Lawmakers passed legislation in 2012 that created the medical marijuana program. Gov. Dannel P. Malloy then signed it into law.
After first recommending that the committee reject the regulations, legislative attorneys are now recommending that lawmakers approve the rules on Tuesday after reviewing revisions by the state Department of Consumer Protection. The Legislative Commissioner's Office also cited 118 technical corrections that are needed.
Some members, however, still have concerns about approving regulations for an industry that violates federal drug laws and whether lawmakers, state employees who regulate the system, marijuana growers and distributors could be liable.

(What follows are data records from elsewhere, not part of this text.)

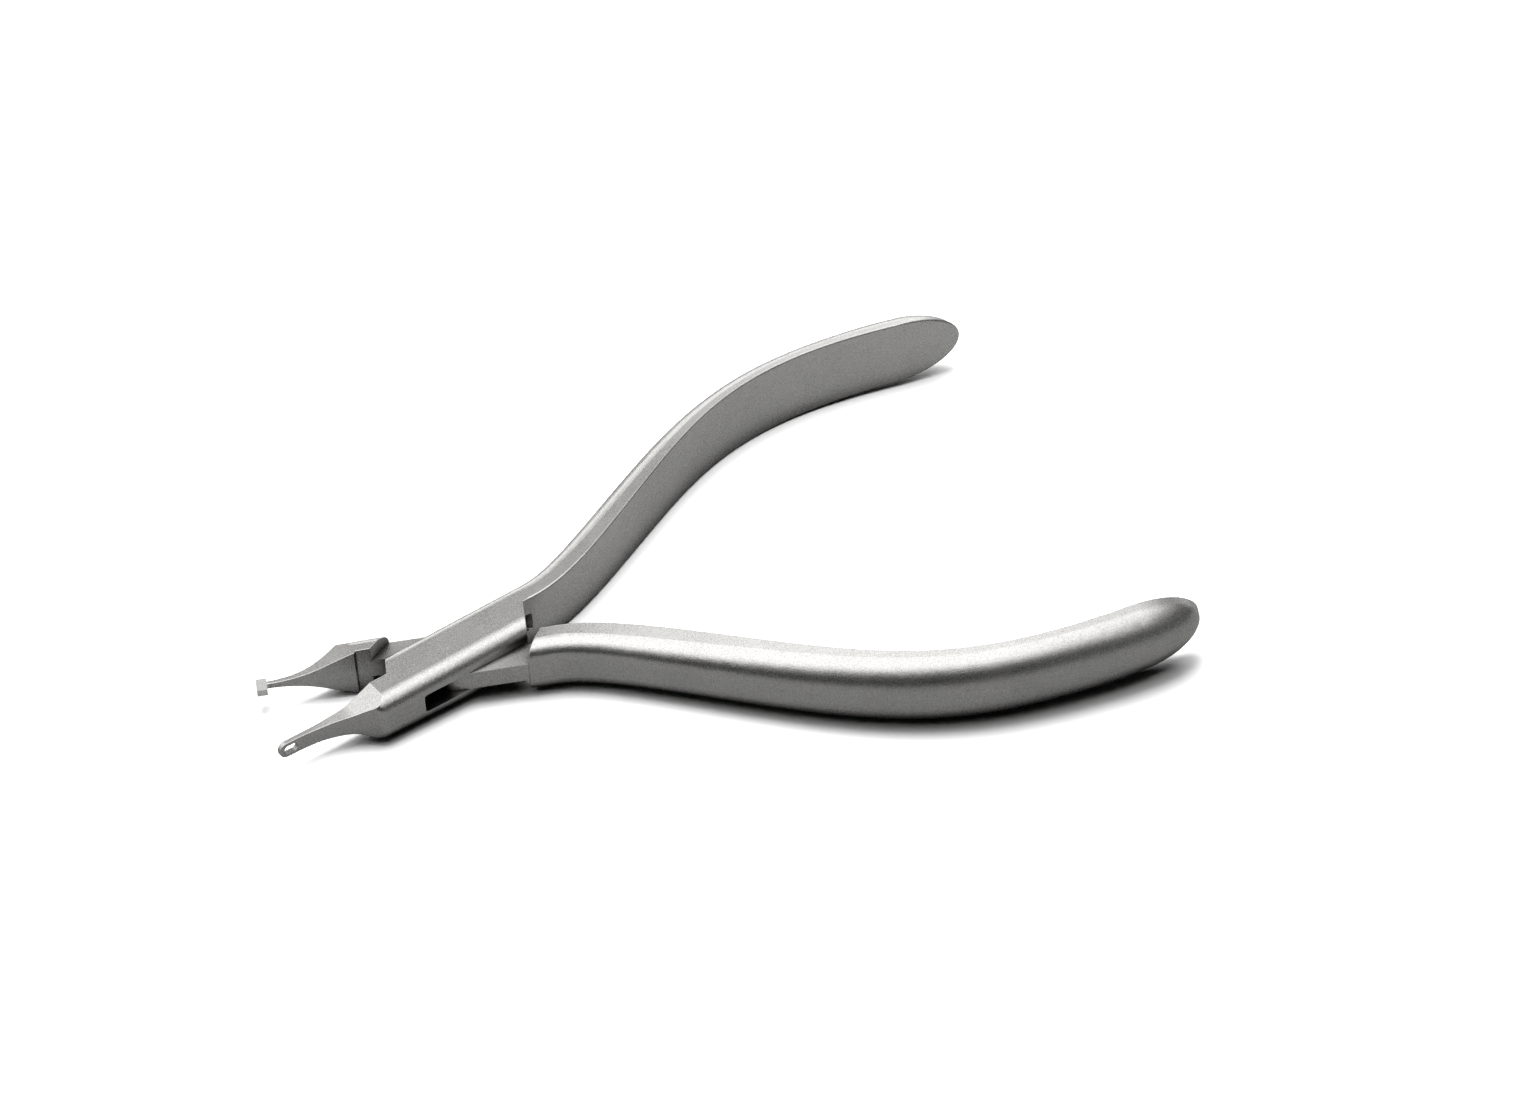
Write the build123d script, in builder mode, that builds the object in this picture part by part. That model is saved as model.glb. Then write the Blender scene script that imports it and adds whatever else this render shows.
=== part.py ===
from build123d import *
import os
from math import atan, cos, hypot, pi, radians, sin, tan

# Box-joint crimping pliers, lying flat with the jaws towards -X and the handles towards +X.
# Each half is modelled closed, with the pivot at the origin and the mid-plane at z = 0.
# The last section turns both halves to the open rest pose and sets them on their frame:
# origin on the pivot axis, on the outer face of the lower cheek, +Z up.

# ---------------------------------------------------------------- driving dimensions (mm)
HALF_OPEN = 13.2            # turn of each half from closed to the rest pose, degrees

BAR_WIDTH = 9.2             # width of the joint across the jaws' parting plane
BAR_HEEL_HEIGHT = 7.6       # thickness of the joint where the jaws begin
BAR_ROOT_HEIGHT = 8.9       # thickness of the joint where the handles begin
BAR_CORNER = 2.4            # rolled long edges of the joint
HEEL_X = -14.4              # start of the jaws' tapering faces
ROOT_X = 13.0               # start of the handles

PARTING = 0.6               # the jaws meet this far to the upper handle's side of the pivot
JAW_GAP = 0.05              # each jaw's inner face stands this far off the parting plane
HANDLE_INNER = 0.3          # each handle's inner face at its root, off the centreline

SLOT_THICKNESS = 3.1        # slot between the two cheeks
TONGUE_CLEARANCE = 0.05     # running gap between the tongue and each cheek
TONGUE_INSET = 0.15         # tongue's side faces inside the joint's side faces
SLOT_CORNER = 0.4           # milled corners of the slot's end walls

PIN_RADIUS = 2.0            # pivot pin, pressed through both cheeks and ground flush
PIN_RUNNING_GAP = 0.03      # radial gap between the pin and the tongue's eye

EDGE_BREAK = 0.12           # small radius on the forgings' other edges
SHARP_ANGLE = 34            # edges that turn by more than this are rounded, degrees

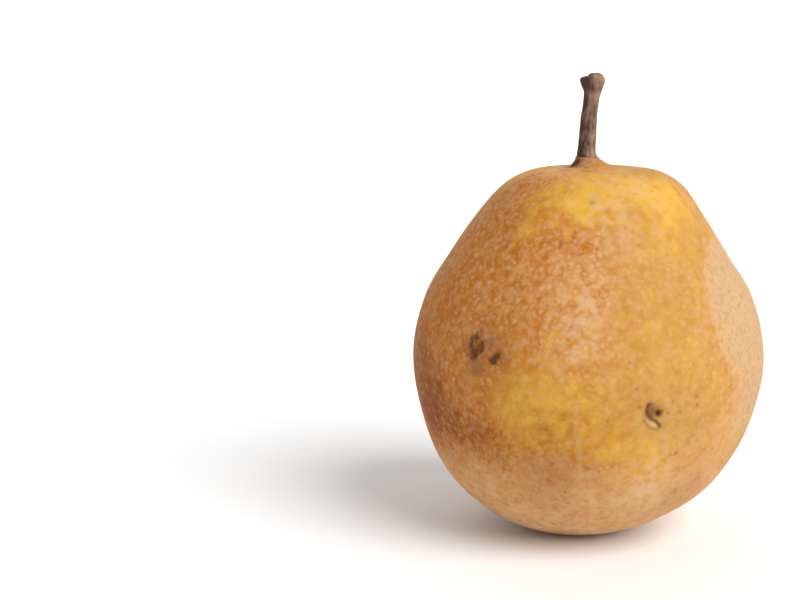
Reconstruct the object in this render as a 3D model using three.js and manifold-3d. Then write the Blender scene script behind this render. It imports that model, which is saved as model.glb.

Rep. Selim Noujaim, R-Waterbury, the committee's co-chairman, said he plans to pose questions about the federal liability and other issues to representatives from the attorney general's Office during Tuesday morning's scheduled meeting at the Legislative Office Building in Hartford.
While Noujaim did not vote for the 2012 bill that created the medical marijuana system, he said he understands that he has a different role as a member of the Regulation Review Committee. Noujaim and his fellow members are charged with making sure the regulations match the intent of the law and are sound.
"I am very cognizant that I have two different roles right now," he said.
Unlike most legislative committees, the 14-member Regulation Review Committee is evenly divided between Democrats and Republicans. Half had voted against the original bill.